The issue of the return of Azerbaijan’s territories occupied by the Karabakh Army must be tied to the issue of the status. So to say, “lands in exchange for status”.

4. Nagorno Karabakh as part of Armenia

This variant, which Armenia and NK put forward in the initial “Soviet” period of the development of the crisis, needs no further commentary. Besides, Armenia and the NKR do not advance such a demand now. Armenia’s current position is as follows: it will agree with any kind of the Karabakh problem solution acceptable to the Armenians of NK, including on the status. Proceeding from this, the leadership of the Republic of Armenia doesn’t insist on NK’s uniting with it. Therefore, the resolution of the parliaments of the Republic of Armenia and NK of December 1, 1989 about the unification of NK and the Republic of Armenia still remains on paper (which, though, serves as a ground for extremist Armenian politicians to criticise the leadership of the Republic of Armenia). This fact, as well as the fact that officially Armenia doesn’t recognize the NKR’s independence are intended not to complicate the situation, to maintain room for maneuvering and leave the door open for political negotiations.
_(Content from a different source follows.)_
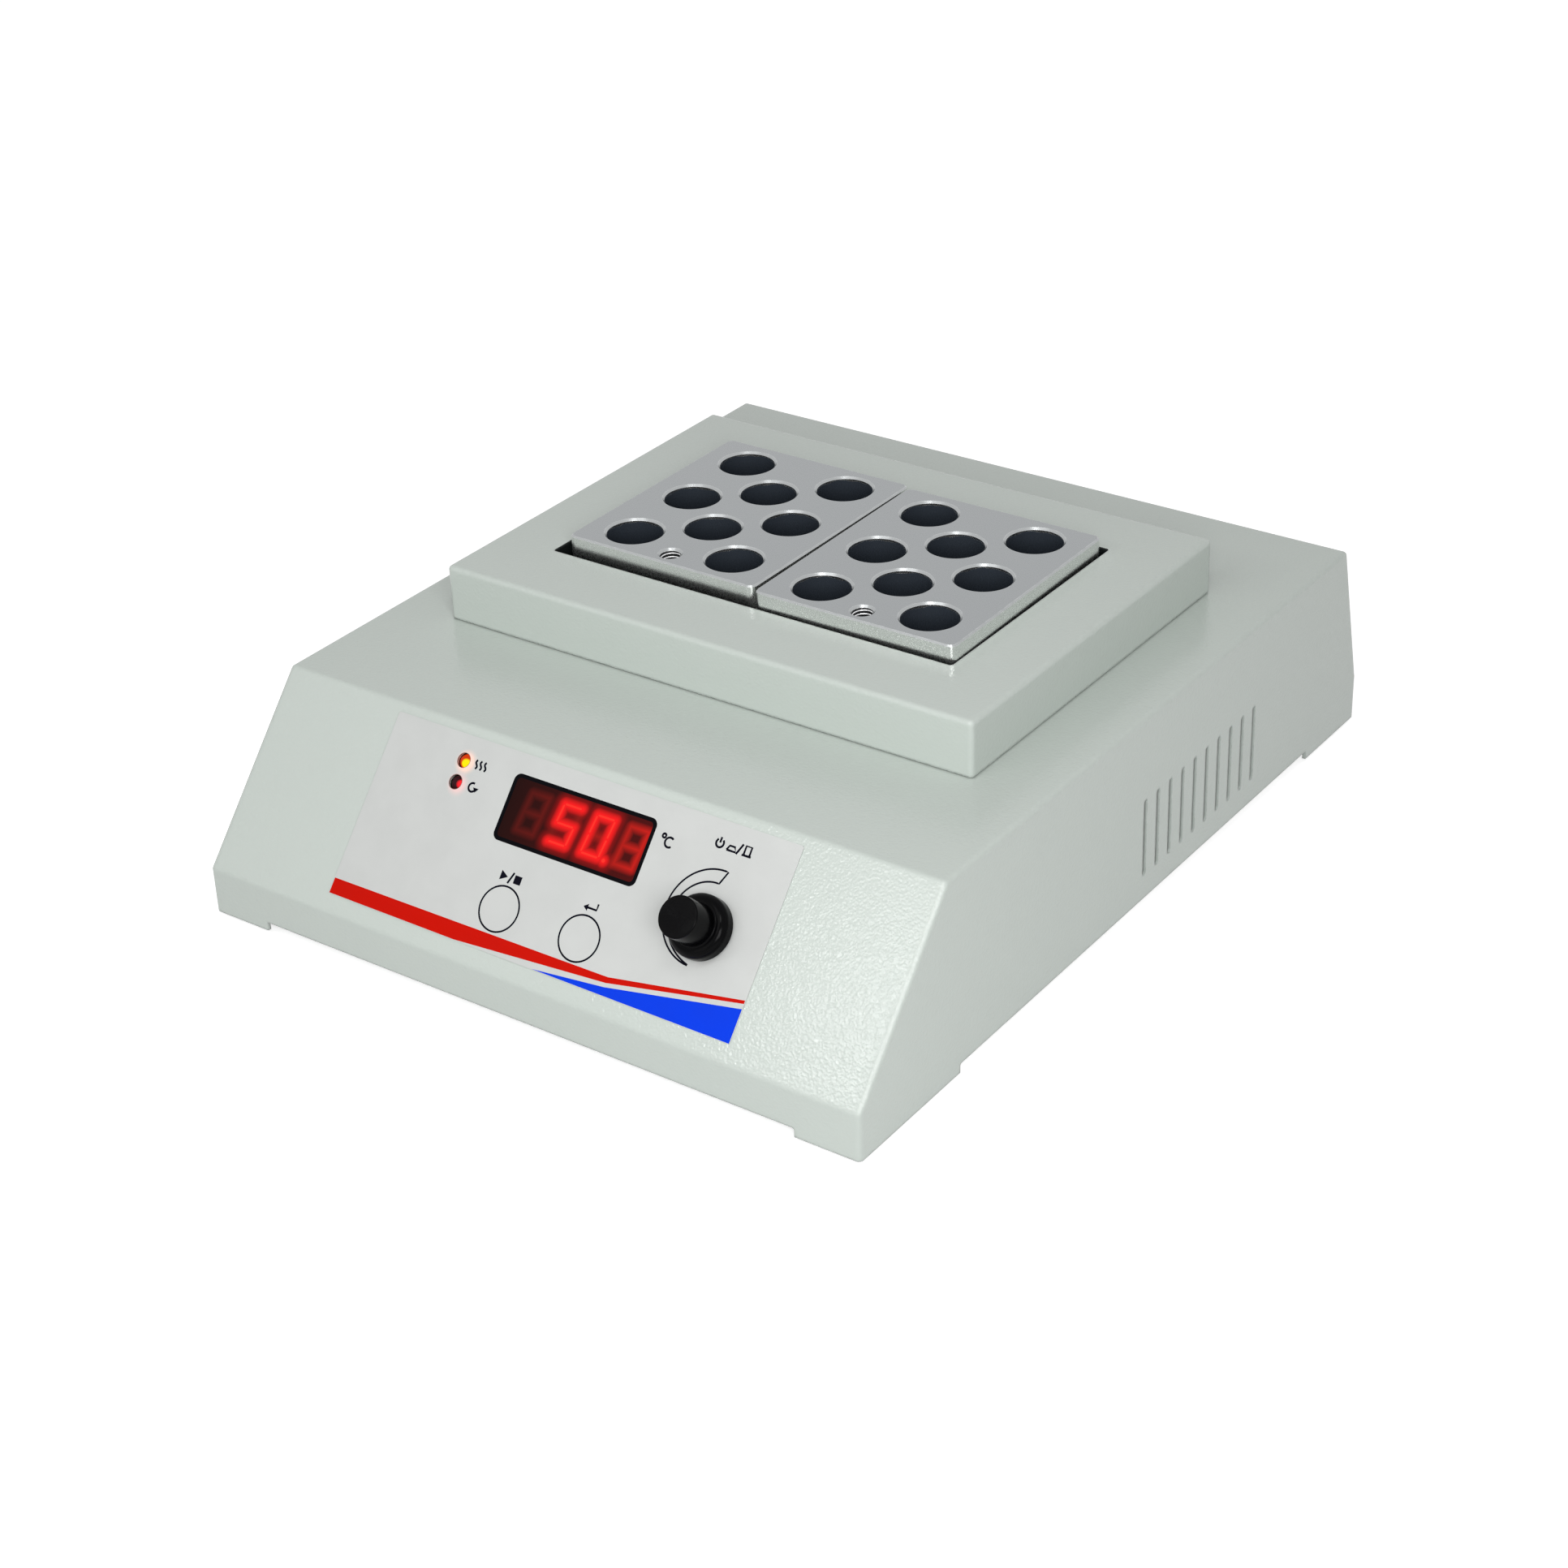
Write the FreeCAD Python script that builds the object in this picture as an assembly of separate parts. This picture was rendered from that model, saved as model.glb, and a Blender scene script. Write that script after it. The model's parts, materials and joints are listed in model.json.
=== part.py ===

5. More than autonomy but not a state

Schemes that can be conventionally called “more than autonomy, but not a state” were often proposed in the process of searching for an acceptable solution to the Karabakh problem. Perhaps the first such attempt was the so-called “Willy’s Plan,” which was proposed back in 1919, and envisaged the transformation of NK into some “Special Zone” (SZ) within Azerbaijan under a sort of U.S. protectorate. (One of the clauses of the project believed to have been authored by U.S. Army Colonel William Haskel, read straightforwardly: “security and law and order in the special zone is ensured by the U.S. Army under the command of the consul”15). Now this plan is only of historical interest, except perhaps that it reaffirms that the Karabakh problem, despite the claims of many of the nomenclature statesmen of the Soviet period, is not “far-fetched” but existed still at that time.